Lesson 1 - Monetary Policy
AS 2.6 Overview
AS 2.6 (91227) - 6 credits focuses on analyzing how government policies and contemporary economic issues interact.
What are Government Policies?
Government policies are decisions by the Government that aim to influence economic activity within the economy.
Policy Objectives: Goals that the Government seeks to achieve through its policies (e.g., increasing spending as a policy to reduce unemployment).
Types of Government Policies
There are four main types of government policies:
Monetary Policy
Fiscal Policy
Regulation/Deregulation Policy
Free Trade and Protection Policy
Economic Policy Objectives
Common objectives of government policies related to economic issues include:
Inflation Control: Maintaining price stability.
International Trade: Increasing export receipts.
Economic Growth: Elevating New Zealand's growth rate.
Unemployment: Reducing unemployment levels.
Achievement Standard Requirements
To achieve:
Define, identify, and describe government policies.
Draw relevant economic models illustrating government policies.
Identify causes and effects of changes within these models.
Explain the flow-on effects of a policy on other economic issues.
Merit Level Requirements
In addition to 'Achieved' criteria:
Elaborate on definitions and descriptions of government policies with context and examples.
Explain causes and effects of model changes with reference to graphs.
Discuss two flow-on effects of a policy on other economic issues.
Excellence Level Requirements
Beyond 'Merit' evidence:
Justify the combination of government policies that achieve specific policy objectives related to contemporary economic issues and minimize any negative flow-on effects on other issues.
Understanding Monetary Policy
Key Concepts:
Definition: Use of the Official Cash Rate (OCR) to control inflation and manage the money supply/credit.
Responsible Entity: The Reserve Bank of New Zealand operates monetary policy.
Goal: Maintain an average inflation rate between 1 and 3 percent, focusing on a 2 percent target as per the Policy Targets Agreement (PTA).
The Official Cash Rate (OCR)
Function:
The OCR is the interest rate at which trading banks borrow from the Reserve Bank.
Higher OCR leads to higher interest rates in the economy; lower OCR encourages borrowing and spending.

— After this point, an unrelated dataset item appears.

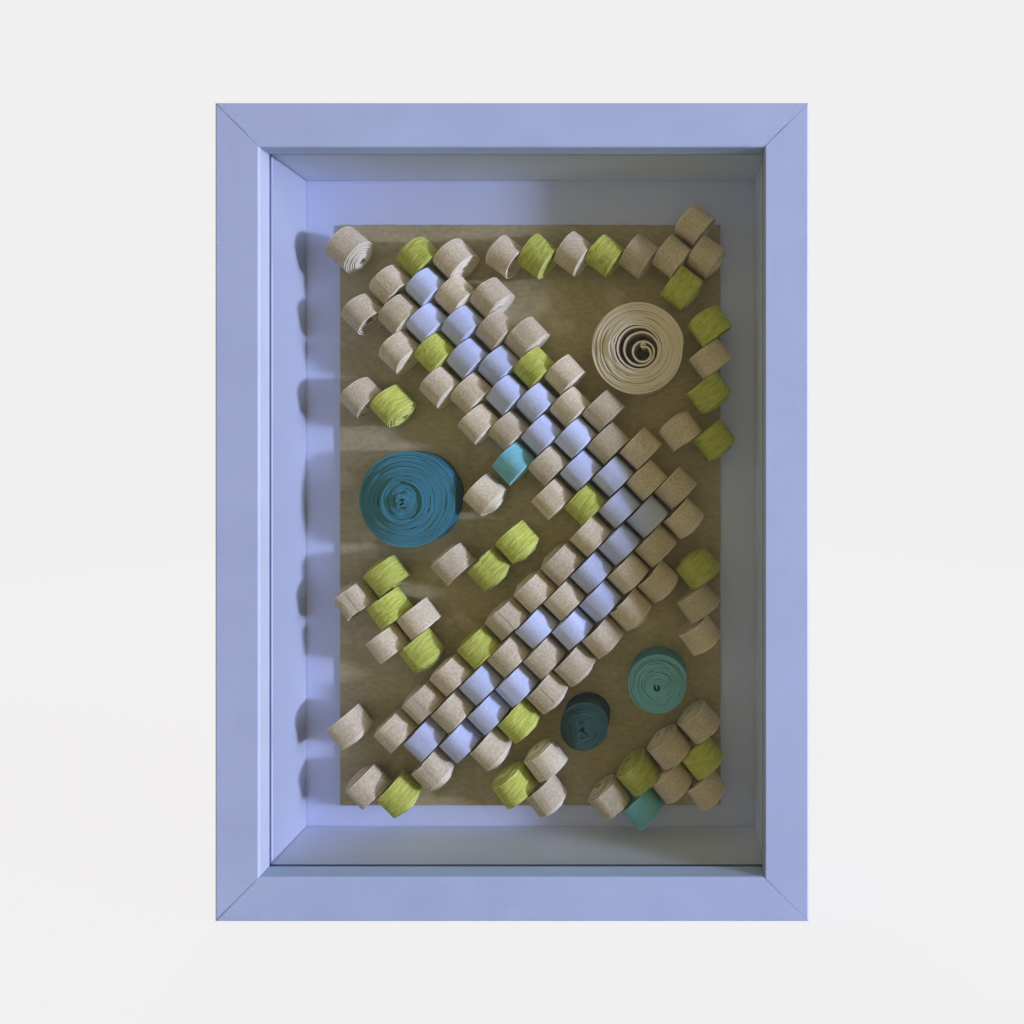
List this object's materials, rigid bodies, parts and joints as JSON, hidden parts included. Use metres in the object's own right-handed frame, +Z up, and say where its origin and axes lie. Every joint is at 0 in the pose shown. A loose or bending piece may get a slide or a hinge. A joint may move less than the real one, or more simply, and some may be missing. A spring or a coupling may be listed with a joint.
{
  "type": "framed quilled paper art",
  "caption": "Deep glazed box frame that stands or hangs, holding small paper rolls laid as bricks and flat paper coils on a kraft card.",
  "frame": {"origin": "middle of the face that the frame stands on", "axes": "+Z up the frame, +X across it to the right as seen from the front, +Y from the glass to the back"},
  "size_m": [0.232, 0.045, 0.32],
  "materials": {
    "white_foil": "fibreboard wrapped in white foil, satin, seen as pale lavender",
    "clear_glass": "clear and flat",
    "white_board": "matt white, seen as pale lavender",
    "panel_board": "hardboard, matt white on its front",
    "steel": "zinc plated",
    "natural_paper": "matt, fibrous, unbleached; the card under it is darker kraft",
    "lime_paper": "matt crepe",
    "turquoise_paper": "matt, smooth",
    "blue_paper": "matt",
    "sea_paper": "matt",
    "dark_paper": "matt"
  },
  "bodies": {
    "root": {"left_rail": "white_foil", "top_rail": "white_foil", "right_rail": "white_foil", "bottom_rail": "white_foil", "glass_pane": "clear_glass", "left_liner": "white_board", "top_liner": "white_board", "right_liner": "white_board", "bottom_liner": "white_board", "back_panel": "panel_board", "left_tab_1": "steel", "left_tab_2": "steel", "right_tab_1": "steel", "right_tab_2": "steel", "top_tab_1": "steel", "bottom_tab_1": "steel", "hanger": "steel", "card_with_rolls": "natural_paper", "blue_coil": "blue_paper", "open_coil": "natural_paper", "sea_coil": "sea_paper", "dark_coil": "dark_paper", "turquoise_roll_01": "turquoise_paper", "turquoise_roll_02": "turquoise_paper", "lime_roll_01": "lime_paper", "lime_roll_02": "lime_paper", "lime_roll_03": "lime_paper", "lime_roll_04": "lime_paper", "lime_roll_05": "lime_paper", "lime_roll_06": "lime_paper", "lime_roll_07": "lime_paper", "lime_roll_08": "lime_paper", "lime_roll_09": "lime_paper", "lime_roll_10": "lime_paper", "lime_roll_11": "lime_paper", "lime_roll_12": "lime_paper", "lime_roll_13": "lime_paper", "lime_roll_14": "lime_paper", "lime_roll_15": "lime_paper", "lime_roll_16": "lime_paper", "lime_roll_17": "lime_paper", "lime_roll_18": "lime_paper", "lime_roll_19": "lime_paper", "lime_roll_20": "lime_paper", "lime_roll_21": "lime_paper", "lime_roll_22": "lime_paper", "lime_roll_23": "lime_paper"}
  },
  "joints": []
}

Reviewed eight times a year, affects banks' interest rates and overall economic activity.
Flow-On Effects of Monetary Policy
Contractionary Monetary Policy:
Used when inflation exceeds the target range; leads to an increase in OCR, resulting in increased interest rates.
Impacts:
Consumer Spending: Reduced as higher interest rates make borrowing less attractive.

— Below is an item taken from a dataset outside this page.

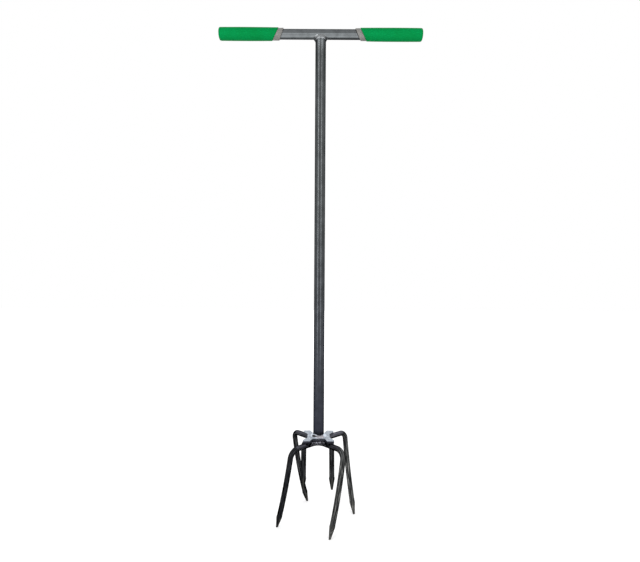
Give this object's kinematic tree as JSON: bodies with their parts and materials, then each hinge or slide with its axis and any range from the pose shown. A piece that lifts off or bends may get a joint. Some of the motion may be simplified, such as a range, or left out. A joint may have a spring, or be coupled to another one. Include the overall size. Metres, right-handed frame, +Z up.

Investment Spending: Firms may reduce new investment due to higher borrowing costs.
Economic Growth: Slows down due to lower demand from consumers and businesses.
Unemployment: Rises as firms cut back on production.
Expansionary Monetary Policy:
When inflation is below the target, the OCR is lowered to stimulate economic growth.
Increases in consumer spending and investment may occur, promoting economic growth and potentially reducing unemployment.
Exchange Rate Impacts
Higher Interest Rates: Attract overseas savings, which increases demand for the New Zealand dollar, leading to an appreciation of the currency.
Effects on trade include:
Higher consumption of imports due to lower cost.
Reduced competitiveness of exports due to higher prices.
Summary of Monetary Policy Effects on Macroeconomic Goals
Contractionary Monetary Policy:
Inflation decreases.
Economic growth decreases.
Unemployment increases.
Net trade performance (X-M) decreases.
Expansionary Monetary Policy:
Inflation can either increase or decrease.
Economic growth generally increases.
Unemployment can decrease as businesses expand.
Net trade may show an increase or decrease depending on various factors.
Conclusion
Understanding the interaction between government policies and contemporary economic issues requires analyzing the effects on inflation, growth, unemployment, and trade using economic models and contextual examples.